* INPUT *
%%
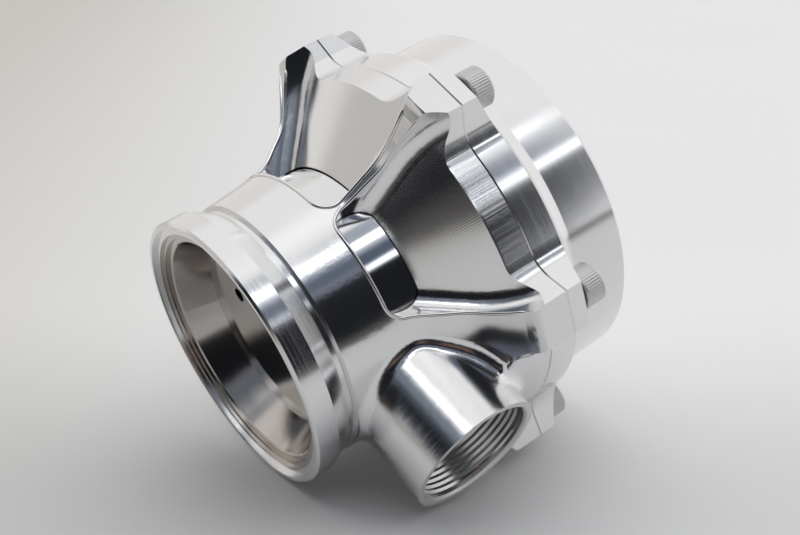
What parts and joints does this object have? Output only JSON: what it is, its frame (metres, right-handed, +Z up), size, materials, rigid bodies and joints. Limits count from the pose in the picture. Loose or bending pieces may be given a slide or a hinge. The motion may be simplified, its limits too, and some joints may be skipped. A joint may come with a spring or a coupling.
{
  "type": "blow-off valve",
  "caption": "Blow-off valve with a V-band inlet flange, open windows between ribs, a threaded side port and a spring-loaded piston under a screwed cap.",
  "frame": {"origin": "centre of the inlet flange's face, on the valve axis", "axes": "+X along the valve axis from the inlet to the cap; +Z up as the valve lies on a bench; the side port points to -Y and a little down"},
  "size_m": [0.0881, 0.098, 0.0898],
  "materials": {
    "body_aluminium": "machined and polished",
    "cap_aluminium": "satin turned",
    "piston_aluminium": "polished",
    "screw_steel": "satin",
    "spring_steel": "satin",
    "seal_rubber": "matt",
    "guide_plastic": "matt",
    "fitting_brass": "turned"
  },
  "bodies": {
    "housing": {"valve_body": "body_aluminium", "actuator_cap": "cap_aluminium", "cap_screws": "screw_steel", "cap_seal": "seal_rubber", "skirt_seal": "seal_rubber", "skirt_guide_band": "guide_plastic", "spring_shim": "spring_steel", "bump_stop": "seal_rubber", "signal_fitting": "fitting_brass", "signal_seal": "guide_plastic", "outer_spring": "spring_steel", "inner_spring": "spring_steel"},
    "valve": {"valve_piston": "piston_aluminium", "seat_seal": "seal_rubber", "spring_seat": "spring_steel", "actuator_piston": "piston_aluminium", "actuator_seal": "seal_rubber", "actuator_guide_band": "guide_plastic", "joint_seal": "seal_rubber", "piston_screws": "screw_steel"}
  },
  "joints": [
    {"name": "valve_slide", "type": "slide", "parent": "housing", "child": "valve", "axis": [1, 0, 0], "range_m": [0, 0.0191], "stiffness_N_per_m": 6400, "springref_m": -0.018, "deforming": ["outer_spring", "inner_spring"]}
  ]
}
%%
%%
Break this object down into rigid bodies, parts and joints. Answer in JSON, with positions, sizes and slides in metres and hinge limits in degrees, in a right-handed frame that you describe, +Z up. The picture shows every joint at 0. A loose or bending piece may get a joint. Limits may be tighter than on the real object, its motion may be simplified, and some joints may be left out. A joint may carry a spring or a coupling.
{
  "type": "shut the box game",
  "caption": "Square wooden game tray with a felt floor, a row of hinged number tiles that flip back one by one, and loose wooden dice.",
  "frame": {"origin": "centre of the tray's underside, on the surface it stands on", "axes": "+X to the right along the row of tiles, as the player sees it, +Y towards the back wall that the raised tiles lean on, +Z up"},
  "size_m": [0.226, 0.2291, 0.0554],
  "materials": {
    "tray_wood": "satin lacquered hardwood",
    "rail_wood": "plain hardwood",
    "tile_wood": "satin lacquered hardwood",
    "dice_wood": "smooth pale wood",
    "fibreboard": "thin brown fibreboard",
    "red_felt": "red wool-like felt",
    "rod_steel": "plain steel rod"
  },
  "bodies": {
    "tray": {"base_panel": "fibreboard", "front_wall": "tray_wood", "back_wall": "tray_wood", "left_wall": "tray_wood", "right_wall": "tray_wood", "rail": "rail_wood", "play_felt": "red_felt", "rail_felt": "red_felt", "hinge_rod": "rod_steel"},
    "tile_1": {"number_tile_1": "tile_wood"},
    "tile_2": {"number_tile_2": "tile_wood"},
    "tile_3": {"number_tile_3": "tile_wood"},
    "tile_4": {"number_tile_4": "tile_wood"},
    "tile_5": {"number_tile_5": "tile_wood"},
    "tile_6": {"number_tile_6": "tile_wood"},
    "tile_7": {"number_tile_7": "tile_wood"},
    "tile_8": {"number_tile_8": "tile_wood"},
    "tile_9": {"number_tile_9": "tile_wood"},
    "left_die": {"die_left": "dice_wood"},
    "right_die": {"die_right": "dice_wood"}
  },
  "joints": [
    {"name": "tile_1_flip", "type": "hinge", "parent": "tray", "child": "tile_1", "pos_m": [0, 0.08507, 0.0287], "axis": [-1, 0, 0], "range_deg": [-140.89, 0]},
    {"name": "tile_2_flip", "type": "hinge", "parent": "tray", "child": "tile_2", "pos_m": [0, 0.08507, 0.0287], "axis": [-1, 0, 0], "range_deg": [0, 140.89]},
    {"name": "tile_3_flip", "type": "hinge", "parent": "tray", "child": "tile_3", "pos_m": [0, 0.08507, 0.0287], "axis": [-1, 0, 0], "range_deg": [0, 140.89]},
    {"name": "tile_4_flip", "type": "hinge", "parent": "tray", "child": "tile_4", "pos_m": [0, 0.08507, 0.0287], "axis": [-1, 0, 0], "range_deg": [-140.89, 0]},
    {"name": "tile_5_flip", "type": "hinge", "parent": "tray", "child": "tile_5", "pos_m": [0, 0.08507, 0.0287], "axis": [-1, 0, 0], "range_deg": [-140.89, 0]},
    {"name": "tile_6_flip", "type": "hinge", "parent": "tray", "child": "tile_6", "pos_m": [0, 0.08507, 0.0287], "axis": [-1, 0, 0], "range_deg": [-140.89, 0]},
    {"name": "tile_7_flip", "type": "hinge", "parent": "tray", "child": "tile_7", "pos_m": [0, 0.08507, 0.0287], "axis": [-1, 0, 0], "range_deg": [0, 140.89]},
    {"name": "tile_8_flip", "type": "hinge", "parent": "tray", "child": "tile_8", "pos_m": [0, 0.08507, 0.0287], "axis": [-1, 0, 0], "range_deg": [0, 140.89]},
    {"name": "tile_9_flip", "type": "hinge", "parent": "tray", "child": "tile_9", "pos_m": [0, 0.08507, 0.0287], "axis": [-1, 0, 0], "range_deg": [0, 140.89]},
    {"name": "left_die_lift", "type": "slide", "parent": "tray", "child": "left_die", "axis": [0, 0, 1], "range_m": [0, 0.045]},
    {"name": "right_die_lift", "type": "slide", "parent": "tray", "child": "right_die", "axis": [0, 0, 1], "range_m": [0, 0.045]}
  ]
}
%%
* YOUR TASK *
Give only the number of lines in the listing above that include the string "down".

* ANSWER TO THIS PROBLEM *
2